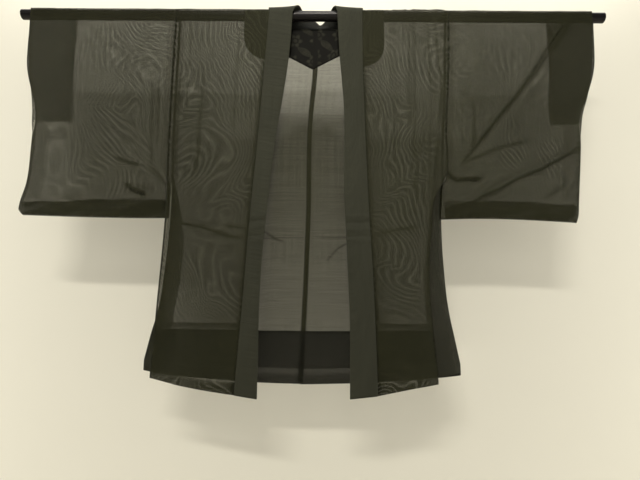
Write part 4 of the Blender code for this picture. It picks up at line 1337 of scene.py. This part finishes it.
flat_surface("board", [(x * BOARD_HALF_WIDTH, BOARD_BACK, z)
                       for x, z in ((-1, FLOOR_LEVEL), (1, FLOOR_LEVEL), (1, BOARD_TOP), (-1, BOARD_TOP))],
             plaster("pale_board", BOARD_COLOUR, one_sided=True))
flat_surface("floor", [(x * FLOOR_HALF_WIDTH, y * FLOOR_HALF_WIDTH, FLOOR_LEVEL)
                       for x, y in ((-1, -1), (1, -1), (1, 1), (-1, 1))],
             plaster("pale_floor", FLOOR_COLOUR, one_sided=False))

world = bpy.data.worlds.new("soft_room_light")
world.use_nodes = True
room = world.node_tree.nodes["Background"].inputs
give(room["Color"], WARM_WHITE)
give(room["Strength"], 0.28)
bpy.context.scene.world = world
lamp("key_light", "AREA", (-0.5, -3.1, 1.34), (0.0, 0.0, -0.2), 43.0, screen(1.2, 0.16))
lamp("neck_light", "SPOT", (0.08, -1.9, 1.95), (0.08, 0.05, -0.10), 118.0,
     {"shadow_soft_size": 0.07, "spot_size": math.radians(18.0), "spot_blend": 0.7})
lamp("wall_light", "AREA", (0.0, 0.09, 0.42), (0.0, BOARD_BACK, 0.26), 3.0, screen(1.9, 0.10))
lamp("top_light", "AREA", (0.0, -0.62, 1.15), (0.0, 0.0, 0.0), 5.5, screen(2.2, 0.25))
lamp("front_fill", "AREA", (0.6, -3.2, -0.5), (0.0, 0.0, -0.6), 7.0, screen(2.2, 1.6))
for name, to_side in (("left_side_light", -1), ("right_side_light", 1)):
    lamp(name, "AREA", (2.2 * to_side, -0.55, -0.75), (0.7 * to_side, BOARD_BACK, -0.8), 17.0,
         screen(0.5, 1.0))

camera_data = bpy.data.cameras.new("camera")
camera_data.lens = 26.0
camera_data.sensor_width = 36.0
camera = bpy.data.objects.new("camera", camera_data)
camera.matrix_world = (Matrix.Translation((0.02, -1.026, -0.695))
                       @ Matrix.Rotation(math.radians(98.3), 4, "X")
                       @ Matrix.Rotation(math.radians(0.35), 4, "Z"))
bpy.context.scene.collection.objects.link(camera)
bpy.context.scene.camera = camera
bpy.context.scene.view_settings.view_transform = "Standard"
bpy.context.scene.cycles.transparent_max_bounces = 48
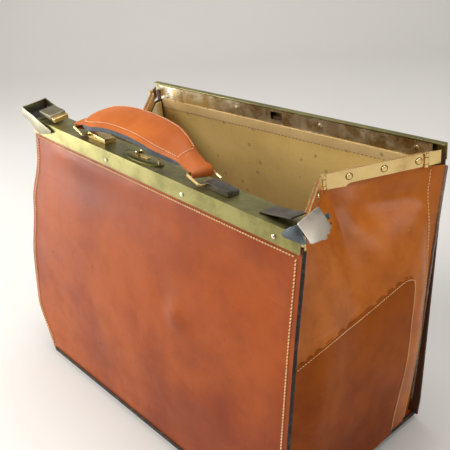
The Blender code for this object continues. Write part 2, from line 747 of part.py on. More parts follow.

****************************************

WRITTEN TASK
Pull out each record as written and restate it exactly.

ANSWER FOR THE TASK
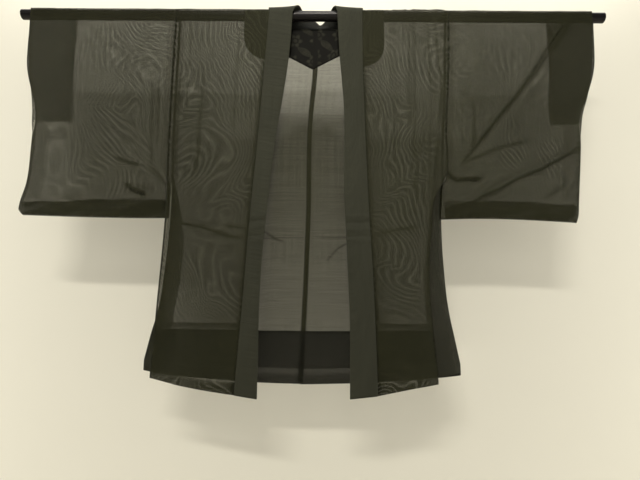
Write part 4 of the Blender code for this picture. It picks up at line 1337 of scene.py. This part finishes it.
flat_surface("board", [(x * BOARD_HALF_WIDTH, BOARD_BACK, z)
                       for x, z in ((-1, FLOOR_LEVEL), (1, FLOOR_LEVEL), (1, BOARD_TOP), (-1, BOARD_TOP))],
             plaster("pale_board", BOARD_COLOUR, one_sided=True))
flat_surface("floor", [(x * FLOOR_HALF_WIDTH, y * FLOOR_HALF_WIDTH, FLOOR_LEVEL)
                       for x, y in ((-1, -1), (1, -1), (1, 1), (-1, 1))],
             plaster("pale_floor", FLOOR_COLOUR, one_sided=False))

world = bpy.data.worlds.new("soft_room_light")
world.use_nodes = True
room = world.node_tree.nodes["Background"].inputs
give(room["Color"], WARM_WHITE)
give(room["Strength"], 0.28)
bpy.context.scene.world = world
lamp("key_light", "AREA", (-0.5, -3.1, 1.34), (0.0, 0.0, -0.2), 43.0, screen(1.2, 0.16))
lamp("neck_light", "SPOT", (0.08, -1.9, 1.95), (0.08, 0.05, -0.10), 118.0,
     {"shadow_soft_size": 0.07, "spot_size": math.radians(18.0), "spot_blend": 0.7})
lamp("wall_light", "AREA", (0.0, 0.09, 0.42), (0.0, BOARD_BACK, 0.26), 3.0, screen(1.9, 0.10))
lamp("top_light", "AREA", (0.0, -0.62, 1.15), (0.0, 0.0, 0.0), 5.5, screen(2.2, 0.25))
lamp("front_fill", "AREA", (0.6, -3.2, -0.5), (0.0, 0.0, -0.6), 7.0, screen(2.2, 1.6))
for name, to_side in (("left_side_light", -1), ("right_side_light", 1)):
    lamp(name, "AREA", (2.2 * to_side, -0.55, -0.75), (0.7 * to_side, BOARD_BACK, -0.8), 17.0,
         screen(0.5, 1.0))

camera_data = bpy.data.cameras.new("camera")
camera_data.lens = 26.0
camera_data.sensor_width = 36.0
camera = bpy.data.objects.new("camera", camera_data)
camera.matrix_world = (Matrix.Translation((0.02, -1.026, -0.695))
                       @ Matrix.Rotation(math.radians(98.3), 4, "X")
                       @ Matrix.Rotation(math.radians(0.35), 4, "Z"))
bpy.context.scene.collection.objects.link(camera)
bpy.context.scene.camera = camera
bpy.context.scene.view_settings.view_transform = "Standard"
bpy.context.scene.cycles.transparent_max_bounces = 48
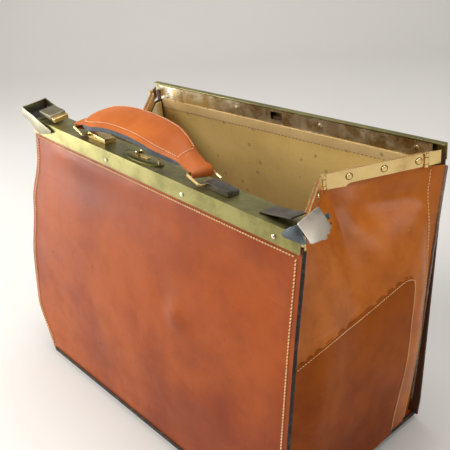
The Blender code for this object continues. Write part 2, from line 747 of part.py on. More parts follow.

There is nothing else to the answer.